1. "Show That" Questions. If a question asks you to "show that" the equation of a line is, for example, 2x + 3y = 5, you cannot start with this equation. You must derive it from the information given and arrive at 2x + 3y = 5 as your final step.

1. Completing the Square. When a circle equation is given in expanded form, you WILL need to complete the square. Be very careful with signs and with moving constants to the other side. A common mistake is forgetting to add the squared term to the right-hand side.
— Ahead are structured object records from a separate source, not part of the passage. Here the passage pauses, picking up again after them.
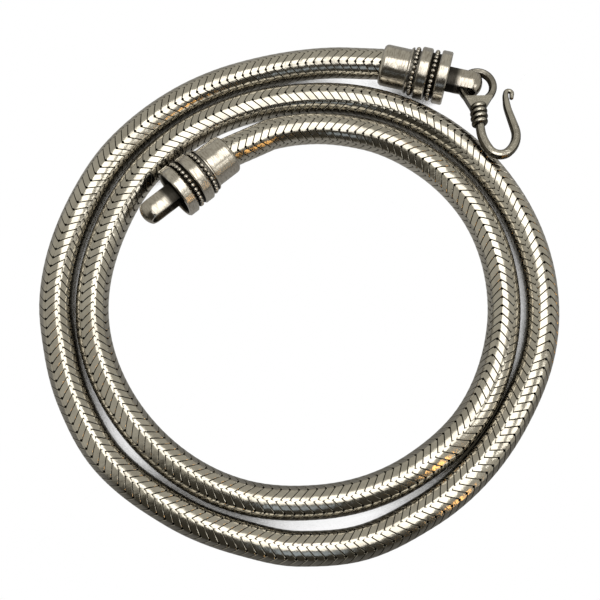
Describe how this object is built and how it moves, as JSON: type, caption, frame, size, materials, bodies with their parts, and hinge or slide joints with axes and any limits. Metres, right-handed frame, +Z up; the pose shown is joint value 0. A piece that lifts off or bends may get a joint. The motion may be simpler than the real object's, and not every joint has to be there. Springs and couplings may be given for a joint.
{
  "type": "snake chain necklace",
  "caption": "Thick round woven neck chain lying in a flat coil, with beaded end caps, strap loops and a wire-bound S-bent hook clasp, undone.",
  "frame": {"origin": "on the surface that the necklace lies on, under the middle of its whole outline", "axes": "+Z up from the surface; +Y away from the viewer, towards the hook's end cap at the back of the coil; +X to the right"},
  "size_m": [0.1242, 0.1281, 0.0135],
  "materials": {
    "woven_silver": "burnished woven wire, bright on top and tarnished almost black in its gaps",
    "cap_silver": "worn and brushed sheet metal with dark tarnish in its channels",
    "hook_silver": "hand-worked wire, worn bright, with dark tarnish in its binding"
  },
  "bodies": {
    "necklace": {"chain": "woven_silver", "hook_end_cap": "cap_silver", "plain_end_cap": "cap_silver"},
    "hook": {"hook": "hook_silver"}
  },
  "joints": [
    {"name": "hook_swing", "type": "hinge", "parent": "necklace", "child": "hook", "pos_m": [0.04505, 0.0521, 0.007], "axis": [0, 0, 1], "range_deg": [0, 130]}
  ]
}
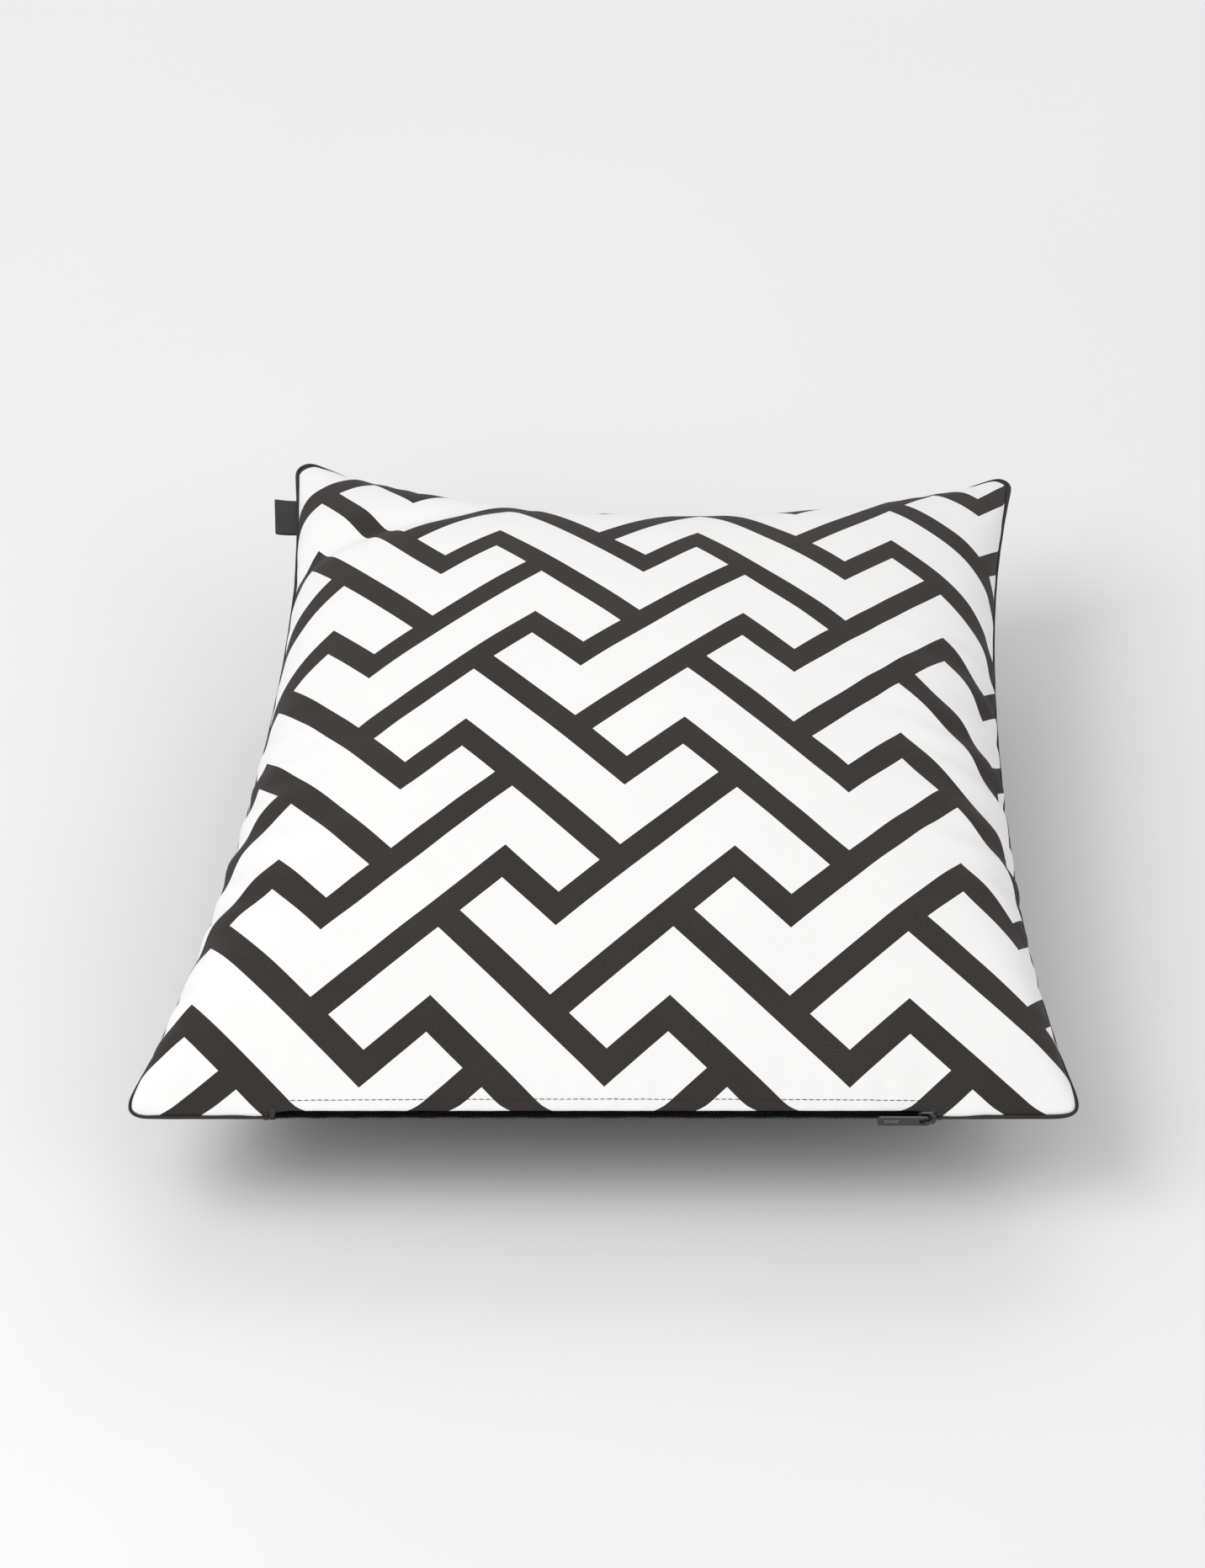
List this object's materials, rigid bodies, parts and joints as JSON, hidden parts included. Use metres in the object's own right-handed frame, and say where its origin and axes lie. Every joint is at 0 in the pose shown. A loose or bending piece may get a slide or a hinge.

1. Check Your Gradients. A common slip is to find `-m` instead of the perpendicular gradient `-1/m`. Double-check this step. For a gradient of 3, the perpendicular is -1/3, not -3. For a gradient of 2/5, the perpendicular is -5/2.

By following these steps, you demonstrate a clear, logical thought process to the examiner, which is exactly what we are trained to reward. Good luck, and study smart.